Topological conformal defects with tensor networks

The critical 2d classical Ising model on the square lattice has two topological conformal defects: the $\mathbb{Z}_2$ symmetry defect $D_{\epsilon}$ and the Kramers-Wannier duality defect $D_{\sigma}$. These two defects implement antiperiodic boundary conditions and a more exotic form of twisted boundary conditions, respectively.
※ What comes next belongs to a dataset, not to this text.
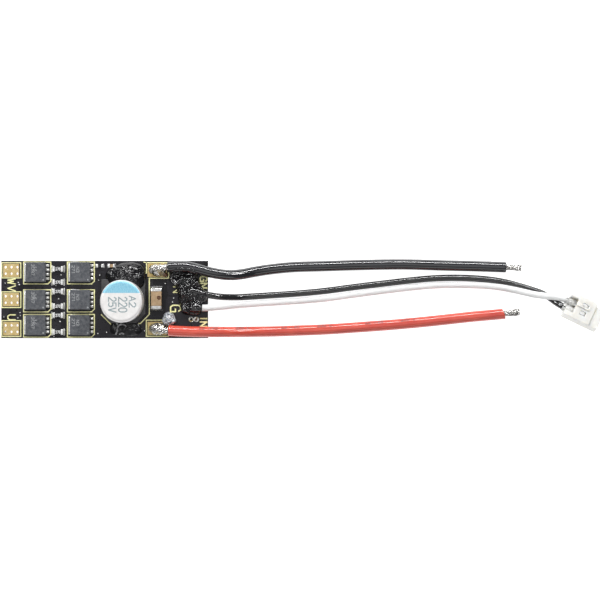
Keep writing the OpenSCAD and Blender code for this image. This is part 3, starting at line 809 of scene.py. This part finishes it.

On the torus, the partition function $Z_{D}$ of the critical Ising model in the presence of a topological conformal defect $D$ is expressed in terms of the scaling dimensions $\Delta_{\alpha}$ and conformal spins $s_{\alpha}$ of a distinct set of primary fields (and their descendants, or conformal towers) of the Ising CFT. This characteristic conformal data $\{\Delta_{\alpha}, s_{\alpha}\}_{D}$ can be extracted from the eigenvalue spectrum of a transfer matrix $M_{D}$ for the partition function $Z_D$. In this paper we investigate the use of tensor network techniques to both represent and coarse-grain the partition functions $Z_{D_\epsilon}$ and $Z_{D_\sigma}$ of the critical Ising model with either a symmetry defect $D_{\epsilon}$ or a duality defect $D_{\sigma}$. We also explain how to coarse-grain the corresponding transfer matrices $M_{D_\epsilon}$ and $M_{D_\sigma}$, from which we can extract accurate numerical estimates of $\{\Delta_{\alpha}, s_{\alpha}\}_{D_{\epsilon}}$ and $\{\Delta_{\alpha}, s_{\alpha}\}_{D_{\sigma}}$. Two key new ingredients of our approach are (i) coarse-graining of the defect $D$, which applies to any (i.e. not just topological) conformal defect and yields a set of associated scaling dimensions $\Delta_{\alpha}$, and (ii) construction and coarse-graining of a generalized translation operator using a local unitary transformation that moves the defect, which only exist for topological conformal defects and yields the corresponding conformal spins $s_{\alpha}$.